I went through a ton of joysticks in my ST days. I found that the 'official' black Atari joysticks with the red fire button (as originally seen on the 2600 console) broke pretty easily.

The 'inner stick' part that pressed on the contacts was made of thick nylon or something and the plastic ring around the base of the stick was easy to break playing games that required lots of 'waggling'.
The best ones I found to use were Competition Pro or Zipstick (which were very similar)

as they had microswitches instead of the 'clicky contacts' on the circuit board (Which quite often fell apart or 'caved in', making the joystick useless.)
Their 'achilles heel' was the molded sheath where the wire went into the joystick. Quite often the wires would break at the end of the molding or inside it, meaning that if you wanted to salvage the joystick, you had to cut that piece out, strip the wires further down and re-solder them to the contacts. Without the 'sheath' part though (which was fastened into the body of the joystick, and actually did a fairly good job of stopping the wire from moving) your soldering job wouldn't last long and the wires would rip off the contacts when the joystick fell off the table or something (no matter how many clever things you did with blu-tac, cable ties, etc.)
The 'Quickshot II' was another good one (And had microswitches as well - the original Quickshot had the 'clicky pads')

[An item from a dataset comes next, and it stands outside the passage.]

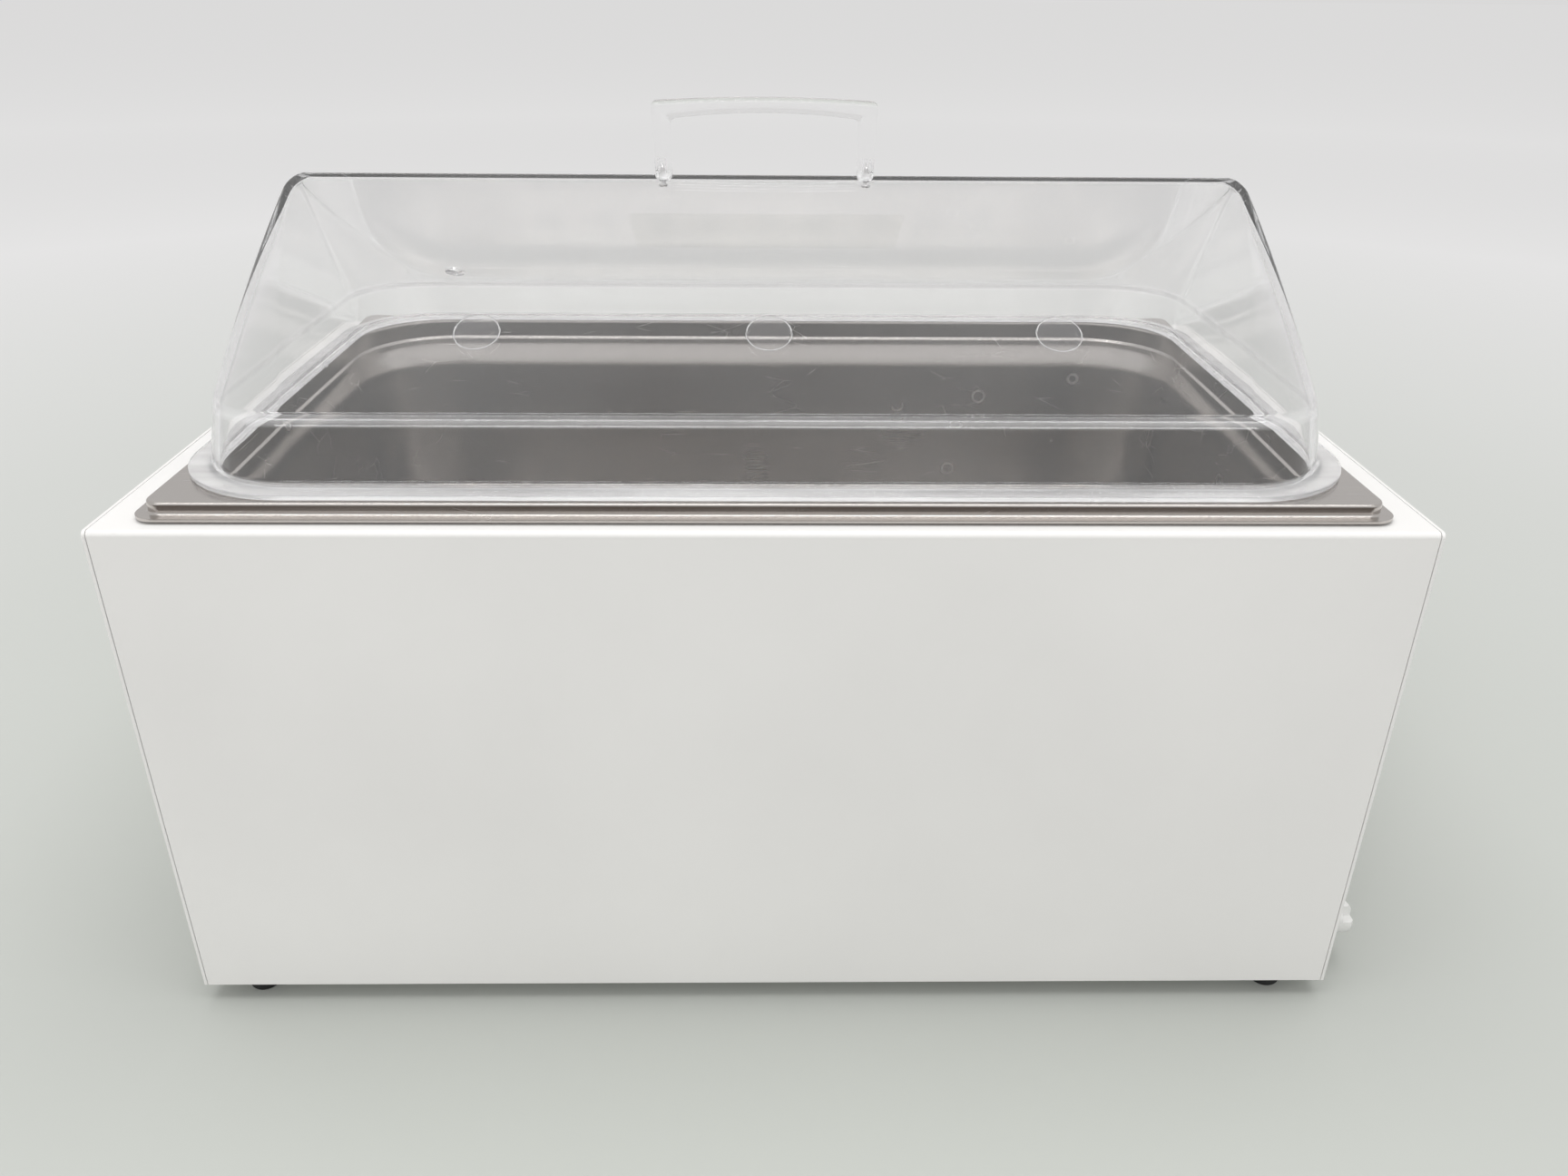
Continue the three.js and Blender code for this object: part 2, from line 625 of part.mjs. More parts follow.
function tapKnob() {
  const plug = rodX(TAP.bore - GAP, 277, knobBack + 1, tapSpot, 16);
  const round = rodX(TAP.radius, knobBack, knobFace - 1.6, tapSpot, 20);
  const face = new THREE.CylinderGeometry(TAP.radius - 1.8, TAP.radius, 1.7, 20)
    .rotateZ(-Math.PI / 2)
    .translate(knobFace - 0.85, ...tapSpot);
  return cut(join(plug, round, face),
    rodX(3, 276, nozzleX + 2.5, tapSpot, 12),
    new THREE.CylinderGeometry(3, 3, 10, 12).translate(nozzleX, tapY - 5, tapZ),
    box([knobFace - 6, tapY - 9, tapZ + 2.2], [knobFace + 1, tapY - 2.2, tapZ + 9]),
    box([knobFace - 6, tapY + 2.2, tapZ + 2.2], [knobFace + 1, tapY + 9, tapZ + 9]));
}

place("drain_tap_body", tapBody(), WHITE_PLASTIC);
place("drain_tap_nut", slabX(circle(13, 6, ...tapSpot), panelInner - GAP - 5, panelInner - GAP,
  [circle(7.6 + GAP, 20, ...tapSpot)]), WHITE_PLASTIC);
place("drain_tap_knob", tapKnob(), WHITE_PLASTIC);

// ---------------------------------------------------------------- mains inlet on the -X end
const inletFace = -endX - GAP - INLET.plate;
const socketFloor = inletFace + 18;
const drawerZ = INLET.z - INLET.drawerDrop;
const pins = { line: [-7, 4], neutral: [7, 4], earth: [0, 8] };

// A box behind the inlet's face, from its ends along X and its half sizes about a height.
function inletBox(low, high, halfY, lowZ, highZ, y = INLET.y) {
  return box([low, y - halfY, lowZ], [high, y + halfY, highZ]);
}

function inletHousing() {
  const outline = moved(roundedRing(25, 18, 3, 3), INLET.y, INLET.z);
  const plate = slabX(outline, inletFace, inletFace + INLET.plate);
  const body = inletBox(inletFace + 1, inletFace + 25, 13.7, INLET.z - 16.7, INLET.z + 16.7);
  const socket = inletBox(inletFace - 5, socketFloor, 12, INLET.z - 2, INLET.z + 14);
  const drawerWell = inletBox(inletFace - 5, inletFace + 23.5, 11, drawerZ - 4, drawerZ + 4);
  const slots = Object.values(pins).map(([y, z]) => inletBox(
    socketFloor - 1, socketFloor + 12, 1.3, INLET.z + z - 2.3, INLET.z + z + 2.3, INLET.y + y));
  return cut(join(plate, body), socket, drawerWell, ...slots);
}

place("mains_inlet", inletHousing(), BLACK_PLASTIC);
for (const [role, [y, z]] of Object.entries(pins)) {
  const length = role === "earth" ? 28 : 26;
  place(`inlet_pin_${role}`, new THREE.BoxGeometry(length, 2, 4), BRASS,
    [socketFloor + 12 - length / 2, INLET.y + y, INLET.z + z]);
}
const drawerFace = -endX - INLET.drawerReach;

function fuseDrawer() {
  const body = inletBox(drawerFace, drawerFace + 23.5, 10.7, drawerZ - 3.7, drawerZ + 3.7);
  const trough = inletBox(drawerFace + 2, drawerFace + 22.5, 2.9, drawerZ - 2.6, drawerZ + 6);
  const fingerNotch = inletBox(drawerFace - 1, drawerFace + 1, 6, drawerZ - 5, drawerZ - 2.4);
  return cut(body, trough, fingerNotch);
}

place("fuse_drawer", fuseDrawer(), BLACK_PLASTIC);
place("fuse", rodX(2.5, drawerFace + 2.4, drawerFace + 22.2, [INLET.y, drawerZ + 0.3], 12), BRASS);
place("rating_plate",
  slabX(moved(roundedRing(35, 20, 2, 2), -75, 65), -endX - GAP - 0.5, -endX - GAP), ALUMINIUM);

// ---------------------------------------------------------------- lid
const roofDrop = LID.wall / Math.cos(roofAngle);
const flangeTopZ = lidBottom + LID.flange;

// Height of the lid's outer roof surface above a distance out from the ridge line.
function roofHeight(distance) {
  return ridgeZ - (distance - LID.ridgeY) * Math.tan(roofAngle);
}

// A ring of the roof, from 0 at the crease to 1 at the ridge. Inward is the wall for the inner face.
// Its corner radius runs out towards the ridge, where the two ends curve over.
function roofRing(share, inward) {
  const below = (1 - share) * (ridgeZ - creaseZ);
  const over = Math.max(1 - below / LID.ridgeRound, 0);
  const curl = LID.ridgeRound * (1 - Math.sqrt(1 - over ** 2));
  const halfX = THREE.MathUtils.lerp(LID.creaseX, LID.ridgeX, share) - inward - curl;
  const halfY = THREE.MathUtils.lerp(LID.creaseY - inward * 0.85, LID.ridgeY, share);
  const cone = (LID.creaseRadius - inward) * (1 - share) ** LID.coneTaper;
  const radius = Math.min(Math.max(cone, 1), halfY - 0.1);
  const drop = inward > 0 ? THREE.MathUtils.lerp(roofDrop - 1.58, roofDrop, share) : 0;
  return ringAt(halfX, halfY, radius, ridgeZ - below - drop);
}

// A point some depth under the outer roof face. Side is -1 on the front slope and 1 on the back one.
function slopeSpot(side, x, distance, depth) {
  const y = side * (distance - depth * Math.sin(roofAngle));
  return [x, y, roofHeight(distance) - depth * Math.cos(roofAngle)];
}

function slopeDisc(side, x, distance, radius, thickness, depth, sides) {
  return new THREE.CylinderGeometry(radius, radius, thickness, sides)
    .rotateX(Math.PI / 2 - side * roofAngle)
    .translate(...slopeSpot(side, x, distance, depth));
}

const screwPlaces = [HANDLE.x - HANDLE.spacing / 2, HANDLE.x + HANDLE.spacing / 2];

function lidShell() {
  const shares = [0, 0.3, 0.6, 0.85, 0.95, 0.985, 1];
  const inner = LID.wall;
  const shell = loft([
    ...shares.map((share) => roofRing(share, inner)).reverse(),
    ringAt(LID.skirtX - inner, LID.skirtY - inner, LID.skirtRadius - inner, lidBottom),
    ringAt(LID.flangeX, LID.flangeY, LID.flangeRadius, lidBottom),
    ringAt(LID.flangeX, LID.flangeY, LID.flangeRadius, flangeTopZ),
    ringAt(LID.skirtX, LID.skirtY, LID.skirtRadius, flangeTopZ),
    ...shares.map((share) => roofRing(share, 0)),
  ]);
  const thermometerHole = slopeDisc(
    1, -LID.thermometerX, LID.thermometerY, LID.thermometerRadius, 12, LID.wall / 2, 16);
  const screwHoles = screwPlaces.map((x) => rodZ(HANDLE.screw + 0.4, ridgeZ - 12, ridgeZ + 5, [x, 0], 10));
  return cut(shell, thermometerHole, ...screwHoles);
}

place("lid_shell", lidShell(), CLEAR);

// Thin pieces that lie on the slopes: three clear discs on the front, and a blank label on the back.
const filmDepth = -LID.film / 2 - GAP - 0.05;
["left", "centre", "right"].forEach((role, index) => {
  const x = (index - 1) * LID.discPitch;
  place(`lid_disc_${role}`, slopeDisc(-1, x, LID.discY, LID.discRadius, LID.film, filmDepth, 24), CLEAR);
});
place("lid_label", new THREE.BoxGeometry(147, 47, LID.film), LABEL_FILM,
  slopeSpot(1, LID.labelX, LID.labelY, filmDepth), [-roofAngle, 0, 0]);

// One outline seen from the front: posts that taper to the ridge, and a bowed grip between them.
function lidHandle() {
  const half = (HANDLE.spacing + HANDLE.post) / 2;
  const inner = half - HANDLE.post;
  const footZ = ridgeZ - HANDLE.foot;
  const gripTop = ridgeZ + HANDLE.grip;
  const top = [];
  const under = [];
  for (let step = 0; step <= 10; step += 1) {
    const share = step / 5 - 1;
    const arch = 1 - share ** 2;
    top.push(new THREE.Vector2(half * share, gripTop + HANDLE.bow * arch));
    under.push(new THREE.Vector2(-inner * share, gripTop - HANDLE.bar + HANDLE.underBow * arch));
  }
  const outline = [
    new THREE.Vector2(HANDLE.taper - half, footZ),
    ...top,
    new THREE.Vector2(half - HANDLE.taper, footZ),
    new THREE.Vector2(inner, footZ),
    ...under,
    new THREE.Vector2(-inner, footZ),
  ];
  const loop = slab(outline, -HANDLE.depth / 2, HANDLE.depth / 2)
    .rotateX(Math.PI / 2)
    .translate(HANDLE.x, 0, 0);
  const screwRooms = screwPlaces.map((x) => rodZ(HANDLE.screw + 0.4, ridgeZ - 5, ridgeZ + 8, [x, 0], 10));
  return cut(loop, saddle(half + 5), ...screwRooms);
}

// What the ridge takes out of the handle's two feet, a little clear of the slopes.
function saddle(reach) {
  const peak = ridgeZ + 0.45;
  const spread = LID.ridgeY + 8;
  const eaves = peak - 8 * Math.tan(roofAngle);
  const half = [
    new THREE.Vector2(spread, peak - 20),
    new THREE.Vector2(spread, eaves),
    new THREE.Vector2(LID.ridgeY, peak),
  ];
  return slabX([...half, ...mirrored(half)], -reach, reach);
}

place("lid_handle", lidHandle(), CLEAR);
const headTop = ridgeZ - roofDrop - 1.5;
const lidScrew = turned([
  [0, headTop - 1.4],
  [HANDLE.screwHead, headTop - 1.4],
  [HANDLE.screwHead, headTop],
  [HANDLE.screw, headTop],
  [HANDLE.screw, ridgeZ + 3],
  [0, ridgeZ + 6.5],
], 10);
["left", "right"].forEach((role, index) => {
  place(`lid_handle_screw_${role}`, lidScrew, STEEL, [screwPlaces[index], 0, 0]);
});

// The bounding box runs from the fuse drawer to the tap knob, so the case sits a little to the -X side.
bath.position.x = (INLET.drawerReach - TAP.reach) / 2;

export default bath;
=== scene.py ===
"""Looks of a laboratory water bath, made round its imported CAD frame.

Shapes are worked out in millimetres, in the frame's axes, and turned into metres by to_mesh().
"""

import json
import math
import random

import bmesh
import bpy
from mathutils import Matrix, Vector

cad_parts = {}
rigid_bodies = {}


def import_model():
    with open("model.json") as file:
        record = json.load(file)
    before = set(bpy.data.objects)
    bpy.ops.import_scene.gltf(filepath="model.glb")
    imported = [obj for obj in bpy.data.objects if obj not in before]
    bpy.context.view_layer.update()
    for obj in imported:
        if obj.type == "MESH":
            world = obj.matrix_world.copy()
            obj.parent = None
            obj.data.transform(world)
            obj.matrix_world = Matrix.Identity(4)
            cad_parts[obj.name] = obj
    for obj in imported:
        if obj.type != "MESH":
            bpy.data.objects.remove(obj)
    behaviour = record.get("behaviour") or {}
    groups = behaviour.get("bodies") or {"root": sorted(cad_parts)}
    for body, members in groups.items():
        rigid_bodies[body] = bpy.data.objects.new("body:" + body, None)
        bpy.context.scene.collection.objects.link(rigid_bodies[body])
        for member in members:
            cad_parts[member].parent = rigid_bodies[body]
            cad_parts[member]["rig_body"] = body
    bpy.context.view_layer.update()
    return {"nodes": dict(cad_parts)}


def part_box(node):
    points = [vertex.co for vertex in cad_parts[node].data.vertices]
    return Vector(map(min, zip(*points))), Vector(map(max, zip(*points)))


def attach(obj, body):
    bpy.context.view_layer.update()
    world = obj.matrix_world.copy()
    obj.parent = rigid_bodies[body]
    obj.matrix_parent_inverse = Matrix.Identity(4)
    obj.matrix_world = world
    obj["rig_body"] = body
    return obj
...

This was especially good for 'wagglers' as it had suckers on the base, so you could secure it pretty securely to a flat surface and 'go for your life'..
(I say 'pretty securely' - I remember a couple of times when myself or one of my mates went flying for getting over-enthusiastic on a waggling game and the joystick came loose..)
I've also knocked a few joysticks together from component pieces of the broken ones.
Those tended to work for a little while, but I can't think of any that had much longevity - except for one that my Dad put together for me from the joystick mechanism of a 'Scramble' arcade cabinet for the stick, the volume control box and record reject button from an NSM jukebox (reject button was the fire button) and the wires from a dead Speccy joystick.
It worked pretty well - it would have been perfect, except the 'Scramble' stick didn't do diagonals very well, so it wasn't much use for games that needed 'up-left' and 'up-right' commands to jump..
You can still find them around - there's a chain of stores here in Canada called 'Value Village' - they're basically a big jumble sale. People donate stuff they don't want any more and the store cleans it up and sells it on cheap, and makes donations to charities, etc. I've seen plenty of old 8 & 16 bit computer joysticks in there for like $3 apiece - quite a few Sega Megadrive/Genesis pads as well, which have basically the same wiring (far as I remember).